:: MATERIAL FOR THE TASK ::

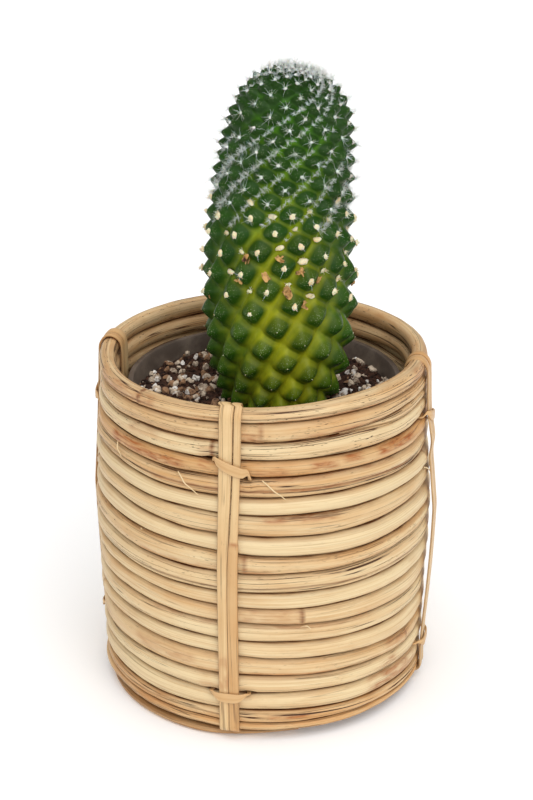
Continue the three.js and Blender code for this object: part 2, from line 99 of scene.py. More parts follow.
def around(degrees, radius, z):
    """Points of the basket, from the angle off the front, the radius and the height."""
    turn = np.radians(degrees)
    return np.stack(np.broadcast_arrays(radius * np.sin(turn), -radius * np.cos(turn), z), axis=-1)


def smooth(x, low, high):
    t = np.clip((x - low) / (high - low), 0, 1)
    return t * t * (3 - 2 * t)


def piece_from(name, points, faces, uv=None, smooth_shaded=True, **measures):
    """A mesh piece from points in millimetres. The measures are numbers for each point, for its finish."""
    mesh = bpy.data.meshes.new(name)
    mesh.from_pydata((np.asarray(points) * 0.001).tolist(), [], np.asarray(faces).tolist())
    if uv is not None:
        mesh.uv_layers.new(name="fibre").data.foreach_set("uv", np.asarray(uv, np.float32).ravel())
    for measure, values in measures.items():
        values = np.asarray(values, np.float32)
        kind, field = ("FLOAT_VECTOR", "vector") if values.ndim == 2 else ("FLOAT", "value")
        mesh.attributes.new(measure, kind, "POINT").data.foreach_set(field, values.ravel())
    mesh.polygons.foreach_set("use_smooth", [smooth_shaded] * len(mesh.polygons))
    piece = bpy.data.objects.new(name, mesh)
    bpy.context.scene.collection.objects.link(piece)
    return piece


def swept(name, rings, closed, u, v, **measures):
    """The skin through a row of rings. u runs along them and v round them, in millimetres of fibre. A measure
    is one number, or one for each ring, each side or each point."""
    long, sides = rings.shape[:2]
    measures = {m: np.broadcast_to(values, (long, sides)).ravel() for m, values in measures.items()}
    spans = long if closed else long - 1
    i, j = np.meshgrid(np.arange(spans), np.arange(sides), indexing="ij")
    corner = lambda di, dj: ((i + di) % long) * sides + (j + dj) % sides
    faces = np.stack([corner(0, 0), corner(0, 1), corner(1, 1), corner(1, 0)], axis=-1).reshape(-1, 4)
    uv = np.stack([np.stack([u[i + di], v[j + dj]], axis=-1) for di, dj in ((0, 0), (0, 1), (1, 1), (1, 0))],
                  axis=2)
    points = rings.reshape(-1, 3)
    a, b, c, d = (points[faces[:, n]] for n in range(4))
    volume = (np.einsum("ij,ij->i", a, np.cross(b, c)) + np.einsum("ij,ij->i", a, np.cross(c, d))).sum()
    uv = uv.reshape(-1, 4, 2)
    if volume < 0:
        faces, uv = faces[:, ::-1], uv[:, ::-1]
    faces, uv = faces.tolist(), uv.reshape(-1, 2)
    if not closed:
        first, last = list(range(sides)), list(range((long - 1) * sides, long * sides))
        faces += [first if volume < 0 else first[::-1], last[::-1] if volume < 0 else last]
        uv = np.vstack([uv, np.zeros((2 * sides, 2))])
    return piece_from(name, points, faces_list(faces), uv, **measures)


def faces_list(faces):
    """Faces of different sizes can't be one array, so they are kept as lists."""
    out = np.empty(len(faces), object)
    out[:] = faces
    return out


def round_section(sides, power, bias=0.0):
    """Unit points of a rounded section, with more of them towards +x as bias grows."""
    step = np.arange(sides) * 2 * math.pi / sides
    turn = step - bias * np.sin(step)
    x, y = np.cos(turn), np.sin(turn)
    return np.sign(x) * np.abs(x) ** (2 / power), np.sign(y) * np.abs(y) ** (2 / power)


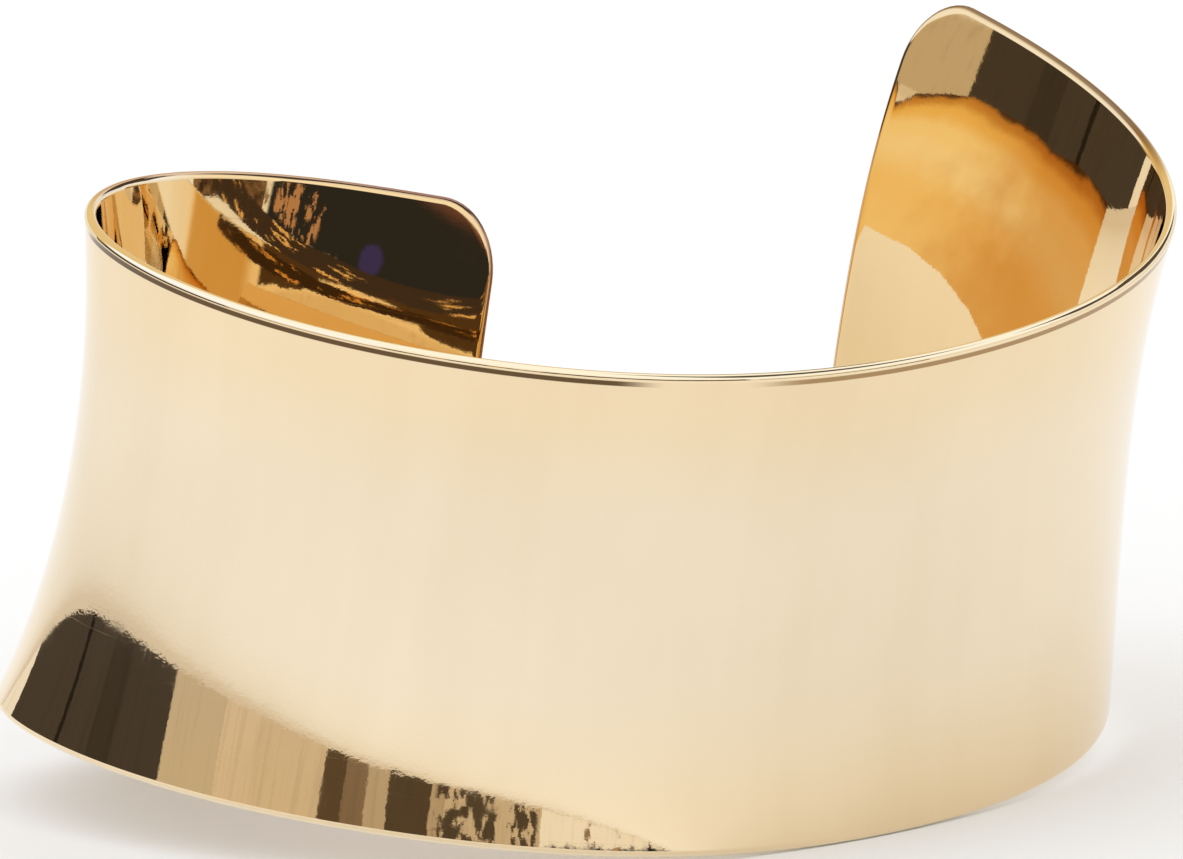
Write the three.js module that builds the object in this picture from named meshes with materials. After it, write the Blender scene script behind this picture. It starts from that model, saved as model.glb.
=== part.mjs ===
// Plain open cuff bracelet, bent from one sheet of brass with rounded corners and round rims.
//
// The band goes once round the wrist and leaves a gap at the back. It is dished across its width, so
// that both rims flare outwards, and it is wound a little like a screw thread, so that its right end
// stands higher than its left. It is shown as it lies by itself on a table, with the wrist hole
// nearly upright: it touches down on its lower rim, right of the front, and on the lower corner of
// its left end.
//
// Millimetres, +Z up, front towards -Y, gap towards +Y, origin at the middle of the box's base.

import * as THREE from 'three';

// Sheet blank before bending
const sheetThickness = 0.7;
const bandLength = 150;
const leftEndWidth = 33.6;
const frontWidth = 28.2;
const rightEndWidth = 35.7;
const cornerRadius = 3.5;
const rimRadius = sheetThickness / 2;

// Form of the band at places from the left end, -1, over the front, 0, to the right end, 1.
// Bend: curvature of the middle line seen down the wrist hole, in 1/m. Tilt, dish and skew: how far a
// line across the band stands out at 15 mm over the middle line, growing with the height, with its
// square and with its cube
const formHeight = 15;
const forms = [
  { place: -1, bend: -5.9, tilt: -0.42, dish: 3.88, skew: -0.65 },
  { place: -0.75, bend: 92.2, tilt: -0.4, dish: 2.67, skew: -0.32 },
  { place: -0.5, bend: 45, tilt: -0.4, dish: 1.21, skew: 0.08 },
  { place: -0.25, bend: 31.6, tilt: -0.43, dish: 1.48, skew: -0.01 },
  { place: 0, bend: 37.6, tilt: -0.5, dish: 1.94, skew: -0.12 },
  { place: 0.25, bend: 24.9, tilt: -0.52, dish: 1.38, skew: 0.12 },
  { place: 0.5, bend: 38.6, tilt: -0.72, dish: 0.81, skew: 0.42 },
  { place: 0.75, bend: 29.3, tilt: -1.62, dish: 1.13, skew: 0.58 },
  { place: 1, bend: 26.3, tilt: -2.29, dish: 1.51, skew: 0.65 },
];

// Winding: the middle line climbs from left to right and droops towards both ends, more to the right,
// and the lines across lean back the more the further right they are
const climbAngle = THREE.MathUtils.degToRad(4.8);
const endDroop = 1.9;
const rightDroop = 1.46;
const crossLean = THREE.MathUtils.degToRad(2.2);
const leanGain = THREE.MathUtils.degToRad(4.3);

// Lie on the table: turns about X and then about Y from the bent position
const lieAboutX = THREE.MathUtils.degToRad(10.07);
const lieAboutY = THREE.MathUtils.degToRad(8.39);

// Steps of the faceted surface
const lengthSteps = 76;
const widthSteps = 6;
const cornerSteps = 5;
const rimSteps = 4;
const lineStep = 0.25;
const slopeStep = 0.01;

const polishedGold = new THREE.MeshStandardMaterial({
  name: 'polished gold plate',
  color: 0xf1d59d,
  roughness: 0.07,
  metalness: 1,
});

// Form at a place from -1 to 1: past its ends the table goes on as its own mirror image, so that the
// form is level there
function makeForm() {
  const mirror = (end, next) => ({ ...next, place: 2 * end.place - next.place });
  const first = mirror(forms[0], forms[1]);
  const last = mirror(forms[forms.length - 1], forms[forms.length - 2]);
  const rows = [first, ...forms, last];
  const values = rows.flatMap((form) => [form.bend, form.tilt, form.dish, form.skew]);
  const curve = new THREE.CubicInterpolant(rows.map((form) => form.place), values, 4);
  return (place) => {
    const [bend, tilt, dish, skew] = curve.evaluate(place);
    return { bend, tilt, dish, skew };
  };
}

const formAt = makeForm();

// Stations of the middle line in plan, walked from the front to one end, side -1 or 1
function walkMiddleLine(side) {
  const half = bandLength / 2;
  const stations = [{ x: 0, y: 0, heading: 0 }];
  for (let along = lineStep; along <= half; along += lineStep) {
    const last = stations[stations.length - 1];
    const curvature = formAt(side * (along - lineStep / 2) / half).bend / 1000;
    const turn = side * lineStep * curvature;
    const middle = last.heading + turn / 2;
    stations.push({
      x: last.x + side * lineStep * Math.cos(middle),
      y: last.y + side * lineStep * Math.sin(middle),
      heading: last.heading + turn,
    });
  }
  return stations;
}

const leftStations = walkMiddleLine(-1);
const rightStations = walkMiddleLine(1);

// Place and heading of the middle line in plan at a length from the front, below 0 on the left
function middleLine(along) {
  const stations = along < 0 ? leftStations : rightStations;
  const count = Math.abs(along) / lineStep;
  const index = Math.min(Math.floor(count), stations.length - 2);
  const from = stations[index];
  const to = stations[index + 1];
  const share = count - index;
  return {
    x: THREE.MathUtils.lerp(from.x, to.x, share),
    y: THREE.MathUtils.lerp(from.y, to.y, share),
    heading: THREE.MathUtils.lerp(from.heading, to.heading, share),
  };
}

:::

CHALLENGE
Quote every line from the beginning of the entries up to and including the line that contains "return t * t * (3 - 2 * t)".

RESPONSE BELOW
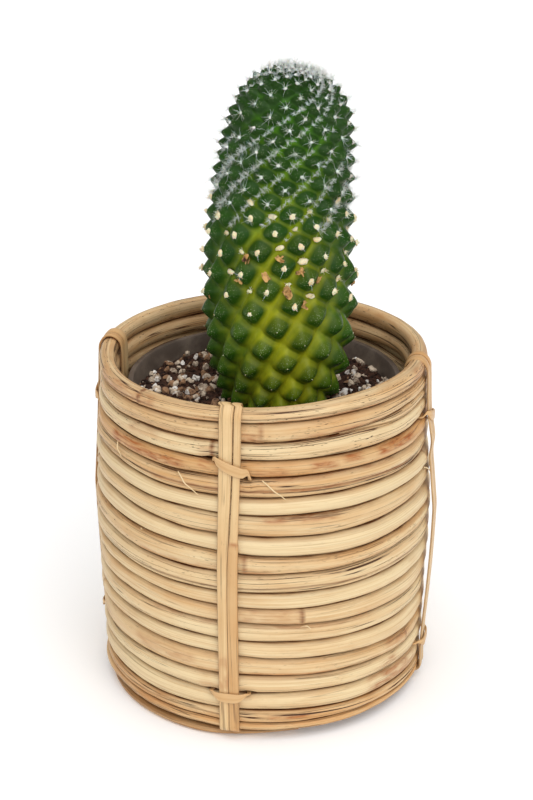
Continue the three.js and Blender code for this object: part 2, from line 99 of scene.py. More parts follow.
def around(degrees, radius, z):
    """Points of the basket, from the angle off the front, the radius and the height."""
    turn = np.radians(degrees)
    return np.stack(np.broadcast_arrays(radius * np.sin(turn), -radius * np.cos(turn), z), axis=-1)


def smooth(x, low, high):
    t = np.clip((x - low) / (high - low), 0, 1)
    return t * t * (3 - 2 * t)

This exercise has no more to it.